Friday, August 20, 2021

Sony to Release Marian Anderson Anthology

One week from today Sony Classical will release Beyond the Music, a fifteen-CD collection of all the recordings made by contralto Marian Anderson for RCA Victor. As expected, Amazon.com has already created a Web page for pre-orders. Ironically, at the beginning of this week, one of the San Francisco Public Television channels aired the PBS documentary Once In A Hundred Years: The Life And Legacy Of Marian Anderson. The good news is that this film provided a reasonably informative biography of Anderson, with particular attention to her involvement with the civil rights movement during the twentieth century. The not-so-good news was that all of that attention left opportunities to listen to Anderson in performance to a painful minimum; and the really-bad news involved two interminable pledge breaks that disrupted the compelling flow of the account of Anderson’s biography.

While I am not sure why Sony Music Masterworks scheduled the release of this anthology for this particular month, for those of us in San Francisco it definitely is the perfect way to balance the experience of watching Once In A Hundred Years. Indeed, the last of the fifteen CDs is an audio documentary about Anderson. The Lady from Philadelphia was originally released as the “original soundtrack” of a See It Now television program produced by Edward R. Murrow and Fred W. Friendly. Five of the CDs present the more “popular” side of Anderson’s repertoire, consisting of spirituals and carols. That leaves nine CDs in the “serious music” category; and, while there are some disappointments and shortcomings, the tracks on these albums serve well as the “mother lode” of opportunities of appreciate Anderson’s talent.

Some may argue that the scope of these opportunities is narrower than one might wish. They may question whether one really needs three performances of Johannes Brahms’ Opus 53 “Alto Rhapsody.” For my own part, I am happy to engage in “side-by-side” listening to appreciate how Anderson worked with three different conductors: Eugene Ormandy with the Philadelphia Orchestra (January 8, 1939), Pierre Monteux with the San Francisco Symphony (March 3, 1945), and Fritz Reiner with the RCA Victor Symphony Orchestra (October 20, 1950). Similarly, there are art songs that recur in different settings, such as Franz Schubert’s D. 550 “Die Forelle” (the trout). On the other hand there is a 1936 recording of two songs by Jean Sibelius, which are (thankfully) performed in the original Swedish texts. (It probably helped that Anderson’s accompanist for these two tracks, Kosti Vehanen, was Finnish.)

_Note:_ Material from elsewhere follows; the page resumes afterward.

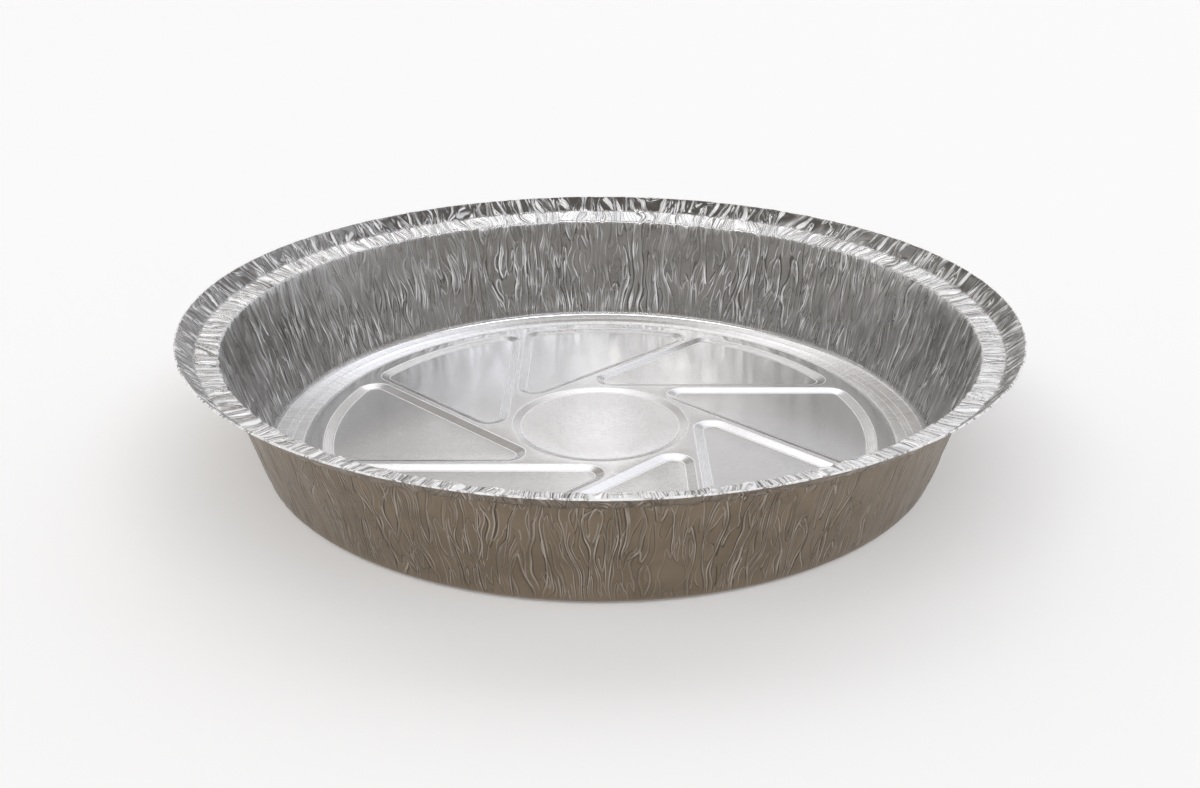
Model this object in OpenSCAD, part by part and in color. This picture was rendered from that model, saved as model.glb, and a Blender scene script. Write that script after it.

For the most part my disappointments do not involve the performances themselves. However, thanks to The Lady from Philadelphia, I could appreciate the ironic subtext of the recording of Anderson’s Farewell Recital, which took place at Constitution Hall in Washington on October 24, 1964. The irony has to do with the fact that Constitution Hall was owned and managed by the Daughters of the American Revolution (DAR). When Sol Hurok wanted to book Anderson for a concert in Constitution Hall on April 9, 1939, he was denied permission, because the DAR had a “white-performers only” policy.

The audience for Marian Anderson’s performance at the Lincoln Memorial (provided by the United States Information Agency, photographer unknown, from Wikimedia Commons, public domain)

As one might guess, the backlash was formidable. It included First Lady Eleanor Roosevelt resigning from the DAR and the beginning of her enduring friendship with Anderson. The result was that the concert took place on the arranged date, but it was held outdoors on the steps of the Lincoln Memorial. Looking at the photograph of the audience for that performance today, it is hard not to associate it with Martin Luther King’s March on Washington in 1963, when he delivered his “I Have a Dream” speech from the same venue to an equally massive audience.

Nevertheless, this collection is not about either politics or race relations. It is about the prodigious contralto talent of an American vocalist, whose only basis for comparison would probably be Lancashire-born Kathleen Ferrier. In that context I find myself disappointed that Anderson does not seem to have crossed paths with Bruno Walter, who played such as significant role in Ferrier’s career. However, when there are so many engaging listening experiences in the Anderson collection, why quibble about what might have been?